The introduction of the "sharedenterprise" system, modelled on that operated at John Lewis, will allow future profits to be shared between all of its 4,500 staff instead of being restricted to the most senior.

Ms Romanovitch said: "The benchmark that we are working to is that in great organisations that do this, it ends up being between 10 and 25 per cent of a person's salary. That is what they can potentially earn as a profit share. John Lewis does it, Arup [the engineering firm] is the other one that does it really well."

Ms Romanovitch emphasised that all staff, including the 187 partners, would retain their existing pay deals. The profit share will come from extra money generated by collaborative working. The aim is to double the firm's total profits by 2020. Her forwardthinking plans also include "crowdsourcing" new business ideas and potentially allowing lower-ranked staff to join board meetings. On the decision to cap her own pay, she said that earning more than 20 times the average pay of her staff "didn't feel right" and that restricting her earnings was in line with the philosophy she wanted to instil in her firm.

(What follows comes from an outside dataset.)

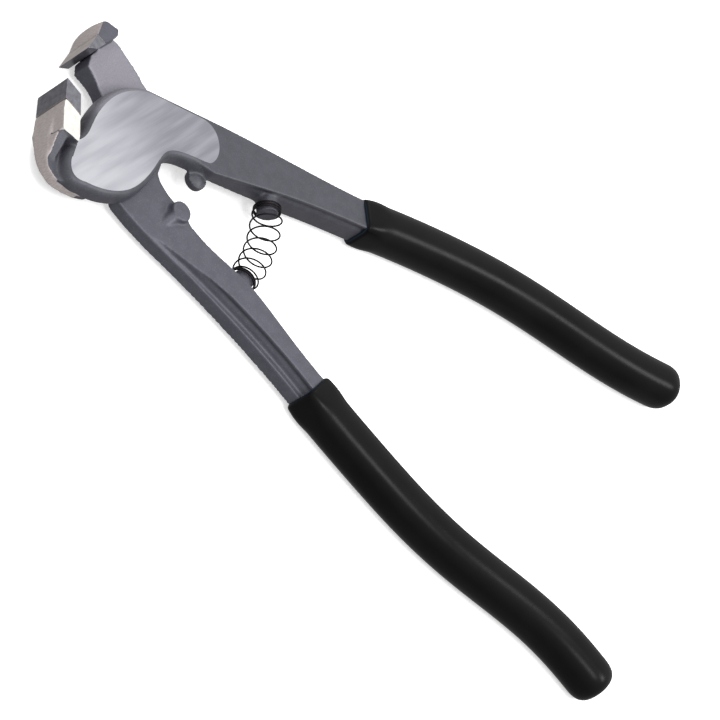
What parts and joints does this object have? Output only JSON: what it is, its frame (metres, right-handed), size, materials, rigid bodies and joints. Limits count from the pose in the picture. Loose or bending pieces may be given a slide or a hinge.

Ms Romanovitch is also keen to encourage gender, social and other forms of diversity. She said a revolution in the way business is carried out in London was needed to restore "trust and integrity" and ensure the capital continued to thrive as a world economic powerhouse.

She warned that the City will be held back unless tradition is cast aside and insists that social media, working from home, meetings in cafes or outdoors rather than in boardrooms, and "breaking cover" should all be accepted. …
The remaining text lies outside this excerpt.